Skaperen · 07-07-2013, 10:18 PM

Workaround: mount all filesystems with -o sync.

Skaperen · 07-21-2013, 06:39 PM

The problem still exists in kernel 3.9.10.

guanx · 07-21-2013, 09:36 PM

Got similar (not identical) problems. Could you try if disabling pre-emption and/or dynamic tick helps?

I turned off pre-emption in the kernel config and this occurrence of problem changed from often to rare. When I further dosabled dynamic ticks and used the classic HZ=100 I never saw this problem again. This problem is however hard to reproduce. So I cannot be sure if my suggestion works.

Skaperen · 07-22-2013, 09:03 AM

Can you tell me where these suggestions are configure? I normally use the "make oldconfig" or "make config" ways to configure the kernel. But I don't recall seeing these kinds of configs. Is there a specific symbol name to look for?

BTW, this happens about 1 out of 4 times I run my mods script against a fresh install. I have imaged a fresh install so I can go back to that point faster to re-try. But, after this is done, I have not seen this happen on the modified system. The kernel was not changed. But I suspect I'm just not hitting it as hard. Or maybe the problem happens when a few hundred MBs get transferred in real soon after the kernel comes up (e.g. a conflict with some internal thing going on right after boot/init). (Just thinking out loud)

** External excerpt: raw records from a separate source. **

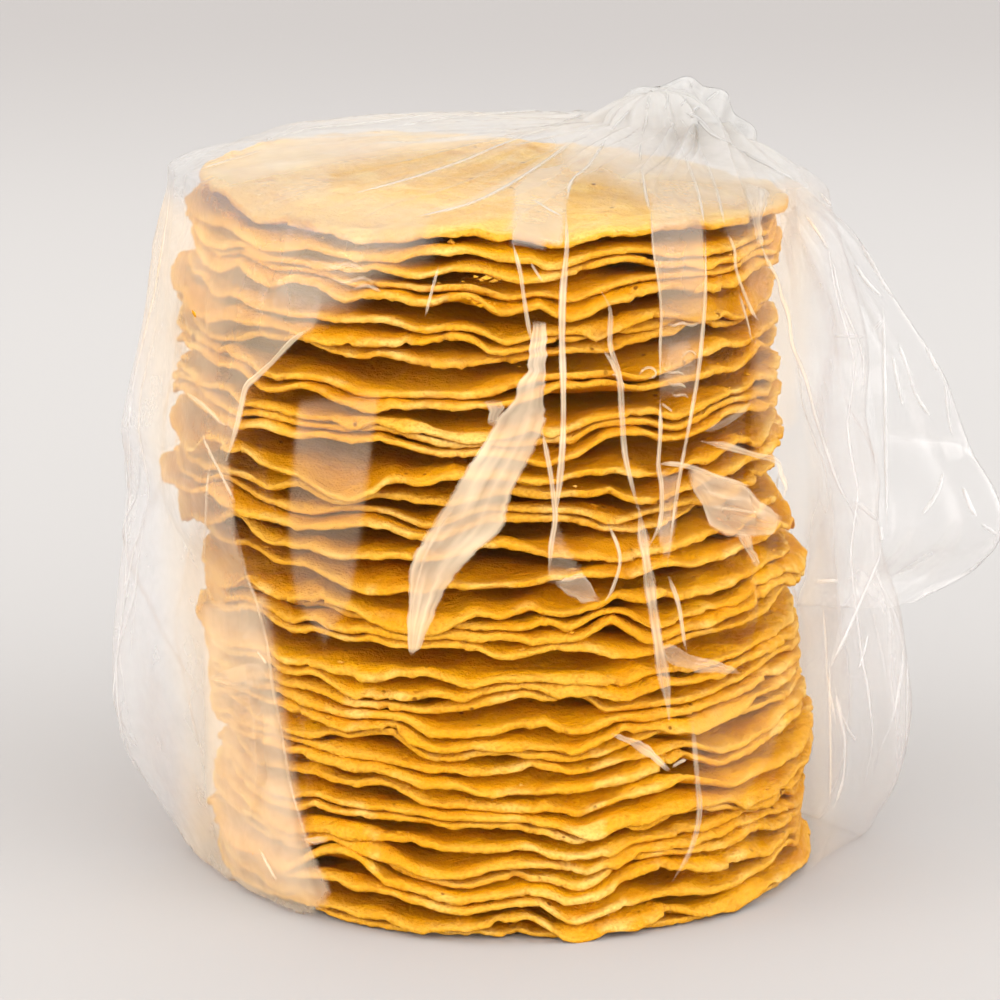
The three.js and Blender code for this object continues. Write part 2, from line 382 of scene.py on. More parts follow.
    def top_at(self, x, y):
        """The height of the top face under points, and far below past the rim."""
        dx, dy = x - self.middle[0], y - self.middle[1]
        turn = np.arctan2(dy, dx) % TURN / TURN * RIM_STEPS
        a = np.floor(turn).astype(int)
        f = turn - a
        a, b = a % RIM_STEPS, (a + 1) % RIM_STEPS
        rim = self.rim[a] * (1 - f) + self.rim[b] * f
        share = np.hypot(dx, dy) / rim
        row = np.interp(share, self.shares, np.arange(len(self.shares)))
        low = np.minimum(np.floor(row).astype(int), len(self.shares) - 2)
        g = row - low
        h = self.heights
        inner = h[low, a] * (1 - f) + h[low, b] * f
        outer = h[low + 1, a] * (1 - f) + h[low + 1, b] * f
        past = np.maximum(share - 1.01, 0.0) * 300
        return inner * (1 - g) + outer * g + self.thickness / 2 - past

    def heights_at(self, share):
        """The mid-surface's heights round another share of the radius."""
        row = np.interp(share, self.shares, np.arange(len(self.shares)))
        low = min(int(row), len(self.shares) - 2)
        return self.heights[low] * (1 - row + low) + self.heights[low + 1] * (row - low)

    def build(self, material):
        half = 0.37 * self.thickness * (1 + 0.3 * self.around(9, 8) + 0.22 * self.around(3.2, 9))
        chip = 0.34 * self.around(1.4, 5)
        frayed = 0.4 * self.around(1.25, 6)
        rings, rim = [], []

        def ring(share, height, skip, rim_value, inset=0.0):
            r = self.rim * share - inset
            x = self.middle[0] + r * np.cos(self.angles)
            y = self.middle[1] + r * np.sin(self.angles)
            rings.append(np.stack([x, y, height + 0 * x], axis=1)[::skip])
            rim.append(np.full(len(rings[-1]), rim_value))

        raised = self.blisters(*self.xy)
        last = self.heights[-1]
        for k, (share, skip) in enumerate(self.top_rings):
            edge = smooth((share - 0.955) / 0.045)
            lift = self.thickness / 2 * (1 - edge) + half * edge
            # Paler toward the rim: partly the rim's own colour, partly a painted highlight. The top one's
            # face is painted pale all over, as painted light on the stack's top.
            pale_and_lit = 0.85 * smooth((share - 0.97) / 0.025)
            pale_and_lit = TOP_LIT_PALENESS if self.is_top else pale_and_lit
            ring(share, self.heights[k] + raised[k] + lift, skip, pale_and_lit)
        # The rim band: its own paler colour, with a painted highlight brightest along its top and fading to
        # its foot.
        ring(0.9985, last + 0.95 * half + 0.45 * chip, 1, 1.0, 0.1 + 0.4 * np.abs(chip))
        ring(1.0, last + 0.6 * half + 0.3 * chip, 1, 1.0, 0.3 * chip)
        ring(1.0, last - 0.6 * half, 1, 0.6, -0.3 * frayed)
        ring(0.9985, last - half + 0.7 * frayed, 1, 0.2, 0.12 + 0.5 * np.abs(frayed))
        for share, skip in UNDER_RINGS:
            ring(share, self.heights_at(share) - self.thickness / 2, skip, 0.0)

        vertices, faces = loft(rings)
        faces = [face[::-1] for face in faces]
        name = f"tostada_{self.index + 1:02d}"
        # Painted shade with some toasting: faces darker by height in the stack, and a little by chance.
        toast = np.full(len(vertices), np.interp(self.index, SHADE_AND_TOAST_COUNTS, SHADES_AND_TOASTS))
        toast = toast + 0.12 * noise(self.index, 0, 0, 18)
        rim = np.concatenate([*rim, [0, 0]])
        piece = add_mesh(name, vertices, faces, material, rim=rim, toast=toast)
        return piece


def make_stack():
    below = None
    stack = []
    for index in range(TOSTADA_COUNT):
        tostada = Tostada(index)
        tostada.settle(below)
        stack.append(tostada)
        below = tostada
    return stack


# ---- Lines of sight: the film's folds are laid out as the camera sees them ----

def pixels(text):
    """Points of the picture, written as pairs of pixels."""
    return np.array([pair.split(",") for pair in text.split()], float)


def to_picture(points):
    """Where points in millimetres fall in the picture, in pixels."""
    away = points - CAMERA_PLACE
    ahead = away @ SIGHT_AHEAD
    x = PICTURE_PIXELS / 2 + FOCAL_PIXELS * (away @ SIGHT_RIGHT) / ahead
    y = PICTURE_PIXELS / 2 + FOCAL_PIXELS * (away @ SIGHT_DOWN) / ahead
    return x, y


def sight(x, y):
    """The line of sight through a pixel."""
    u = (x - PICTURE_PIXELS / 2) / FOCAL_PIXELS
    v = (y - PICTURE_PIXELS / 2) / FOCAL_PIXELS
    way = SIGHT_AHEAD + u * SIGHT_RIGHT + v * SIGHT_DOWN
    return way / np.linalg.norm(way)


def outlined(x, y, outline, edge):
    """1 inside an outline and 0 outside, over an edge so many pixels wide."""
    away = np.full(x.shape, np.inf)
    inside = np.zeros(x.shape, bool)
    for a, b in zip(outline, np.roll(outline, -1, axis=0)):
        leg = b - a
        t = np.clip(((x - a[0]) * leg[0] + (y - a[1]) * leg[1]) / (leg @ leg), 0, 1)
        away = np.minimum(away, np.hypot(x - a[0] - t * leg[0], y - a[1] - t * leg[1]))
        if a[1] != b[1]:
            crosses = (a[1] > y) != (b[1] > y)
            inside ^= crosses & (x < a[0] + (y - a[1]) * leg[0] / leg[1])
    return smooth(0.5 + np.where(inside, away, -away) / edge)


# ---- The film: how milky it looks, with painted reflections and glare ----

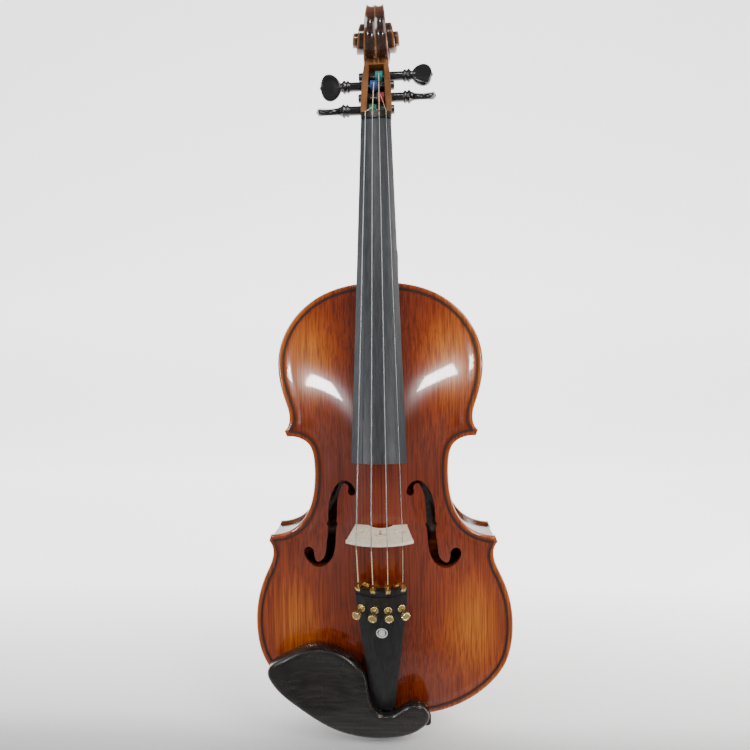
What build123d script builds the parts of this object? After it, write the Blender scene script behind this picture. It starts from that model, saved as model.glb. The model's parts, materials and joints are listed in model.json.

I've also tried doing the mods to a fresh install system w/o the big payload of loading the /home files which takes the amount of files down to just 4.5 MB. The problem still happens at no less frequency. There is one "unusual" step done in the mods scripts and that is adding 30 new users. These are added by running the groupadd, useradd, chown, and chmod commands. This causes /etc/group, /etc/passwd, and /etc/shadow to be rewritten 30 times. In theory that should mean just a bunch of pages in the filesystem that got dirty and then deallocated, or some pages logically written twice. I don't know how ext4 handles that, but I would think it just rewrites the underlying absolute page again, and has extra dirty pages. But if it tries to remove pages from cache that get deallocated after writing, maybe that gets the paging code confused.

guanx · 07-22-2013, 09:16 AM

For your kernel (Linux 3.9)

PREEMPT_NONE = y: Processor type and features -> Preemption Model -> No Forced Preemption
NO_HZ = n: General setup -> Timers subsystem -> Tickless System
HZ_100 = y: Processor type and features -> Timer frequency -> 100 HZ

It's different but similar for Linux 3.10.

Skaperen · 07-23-2013, 10:59 PM

I have narrowed down the problem. Of the many things happening when I run my update, one of them is adding 30 new users. I ran tests with this script component disabled (I only need to remove the execute bit from the file to disable it). The sync problems no longer happen with it disabled. I then modified the script to do a sync just before it adds the 30 users, and just after it added them. The one just before completes instantly. The one just after hangs. The only things that happened are the updates of /etc/group, /etc/passwd, and /etc/shadow done by the groupadd and useradd commands. I believe those commands create a modified copy of the files with temporary names in the /etc directory, link the old files to a backup name, then rename the new files over the old files, leaving the old files under the backup names. The 2nd time this is done for user 2, that linking of the backup name deletes the old file. The 3rd time, it is newly created files (for user 1) getting deleted. So for 30 new users, 3 files are created and soon deleted, 28 times.

This should work fine. But I have read that ext4 has issues with things like this where changes like that are not handled in order (e.g. if I power off and start back up, the changes now visible on disk are not necessarily an exact point in time in the past). I'm wondering if that nature of ext4 could impact how the sync() actions are handled.

Skaperen · 07-24-2013, 03:15 PM

It is definitely an ext4 issue. Substituting with ext2 does not encounter the problem.

One way to create the issue is to have a lot of files somewhere on an ext4 filesystem. Mount that filesystem just now. Do a recursive chown command to change the owner of a bunch of files (I did it for 88000 files). Do the "time sync" command. Wait for it to get done (could be a very long time). If you do it again under the same mounting of the filesystem, it won't happen. I'm not sure why this aspect of the problem is so. It also is not happening on newly created files. It only happens when it is the first chown after a mount, at least for those particular files.